4. Snuggler, Seniors, and Softer Mouths
Primary toy classes:
- Mycelium or rubber lick mats and puzzle shells.
- Recycled plush comfort toys (only if the dog has a proven gentle mouth).
- Light, bio-fabricated tug/comfort straps for interactive play.
Goal: Emphasize low RP, soft mouthfeel, and high ED in the form of licking, sniffing, and gentle carry, not jaw load.
--
Noise, Mess, and Cleaning: Apartment Reality Check
When I assign toys to small, shared-space homes, I filter by three practical dimensions.
Noise
- Quietest (NP 4-5): Mycelium blocks and puzzle shells, rubber/bio-based rings, textile comfort toys.
- Moderate (NP 3-4): Recycled treat puzzles, rubber cones on carpet or mats.
- Loudest (NP 1-2): Hard plastic balls and discs on bare floors, multi-squeaker textiles.
Mess
- Low-mess: Smooth rubber, biopolymer rings, simple-geometry recycled puzzles.
- Manageable: Mycelium puzzle shells (if you control moisture), washable textiles used with dry scent work.

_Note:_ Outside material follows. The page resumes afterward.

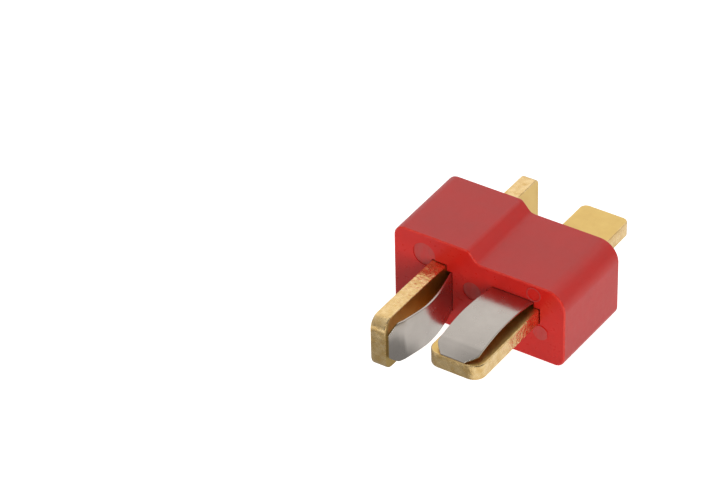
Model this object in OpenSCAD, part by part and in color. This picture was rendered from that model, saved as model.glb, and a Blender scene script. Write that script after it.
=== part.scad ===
// Two-pole battery lead connector, plug half. Two gold-plated strips pass through a moulded
// housing at right angles to each other, so that the plug fits its socket one way round only.
// X is the width, -Y is the mating side, +Y is the solder side, +Z is up. The origin is the
// middle of the housing's flat bottom. All sizes are in millimetres.

/* [Housing] */
// Width of the housing
body_w = 16; // [15:0.1:18]
// Depth of the housing, from the mating face to the solder face
body_d = 8.3; // [7.5:0.1:12]
// Height of the tall side, over the upright contact
tall_h = 8.1; // [7.9:0.1:9.5]
// Height of the low side, over the flat contact
low_h = 7.1; // [6.6:0.1:7.3]
// Where the slope between the two heights starts, from the middle of the housing
step_x = -1; // [-1.6:0.1:-0.4]
// Length of the slope, measured along the width
step_run = 0.9; // [0.6:0.1:1.6]
// Radius where the slope meets either top face
step_r = 0.35; // [0.25:0.05:0.5]
// Radius of the top corner on the tall side
tall_corner_r = 1; // [0.5:0.1:1.6]
// Radius of the top corner on the low side
low_corner_r = 1.8; // [0.8:0.1:2.2]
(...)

- High-mess: Overstuffed plush, toys with loose fibers, or fillable designs with inaccessible corners.
Cleanability
When you read packaging, look explicitly for:
- Dishwasher-safe marking for hard toys.
- Machine-washable status for textiles.
- Simple, visible interior geometry with no blind crevices.
If you cannot clearly see or reach every surface that touches wet food or saliva, treat it as higher risk and limit it to dry treats or short, supervised windows. For cleaning schedules and methods by material, use our toy cleaning guide.
--
Transparent Safety Notes and Retirement Rules
Every sustainable toy in 2026 should come with clear guidance on when to retire it. In our shelter protocols, we standardize retirement triggers across material classes:
- Any toy that sheds pieces larger than a pea is removed immediately.
- Any exposed internal layer (foam, filler, secondary substrate) is treated as a failure.
- Any sharp edge that catches on a glove or skin is an automatic retire.
- Any toy with persistent odor or visible residue after cleaning is demoted to training-only or discarded.
If it survives stress and stays engaging, it's worth your trust.
When you bring these standards home, you gain two things: fewer emergency vet risks and better ROI on each purchase, because you are picking toys designed to fail safely and predictably. When a toy reaches end of life, follow our dog toy recycling guide to dispose of it responsibly.
--
Summary and Final Verdict: Building Your 2026 Sustainable Toy Kit
Pulling the data together, here is how I'd structure a minimal, high-yield toy kit for an average urban or suburban dog, using the best of 2026's sustainable materials:
- One high-CR rubber or fermented biopolymer treat cone
- Role: Daily brain work (fill-and-freeze), crate settling, impulse-control drills.
- Why: Top-tier ED and CL, stable RP.
- One recycled or circular plastic treat-puzzle
- Role: Sniff-and-roll meals, solo engagement, adjustable difficulty.
- Why: High ED, solid CR, good for multi-dog homes when used with management.
- One bio-based rubber or biopolymer tug ring
- Role: High-arousal outlet with rules, shared play between dog and humans (or well-matched dogs).
- Why: Durable social play, moderate noise, easy cleaning.
- One mycelium or textile comfort/puzzle item (supervised)
- Role: Lick-based calming, decompression, comfort carries.
- Why: Adds sensory variety, supports low-arousal enrichment.
- Optional: One carefully chosen textile comfort toy
- Role: For soft-mouthed, low-arousal dogs only.
- Why: Emotional comfort, scent carrier (you can store it with your clothing for added value).
If your dog is a confirmed power chewer or Shredder, skew toward rubber and recycled/circular plastics and reserve mycelium and textiles strictly for structured, supervised sessions.
When you evaluate any new entrant in the 2026 sustainable dog toys market, run it through this checklist:
- Does the material class and design match my dog's arousal band and playstyle?
- Can I predict the failure mode, and am I comfortable with it?
- Is there a clear cleaning pathway (dishwasher/machine-washable and inspectable)?
- Do I understand the retirement criteria just by looking at the toy?
- Does the brand provide real information about innovative eco-friendly materials, not just leaf icons and buzzwords?
If a toy passes those tests, I don't care whether it is mycelium, lab-grown, or recycled. Under high-arousal testing, it will earn its place. And if it doesn't, it won't last a week in my logs, let alone in your living room.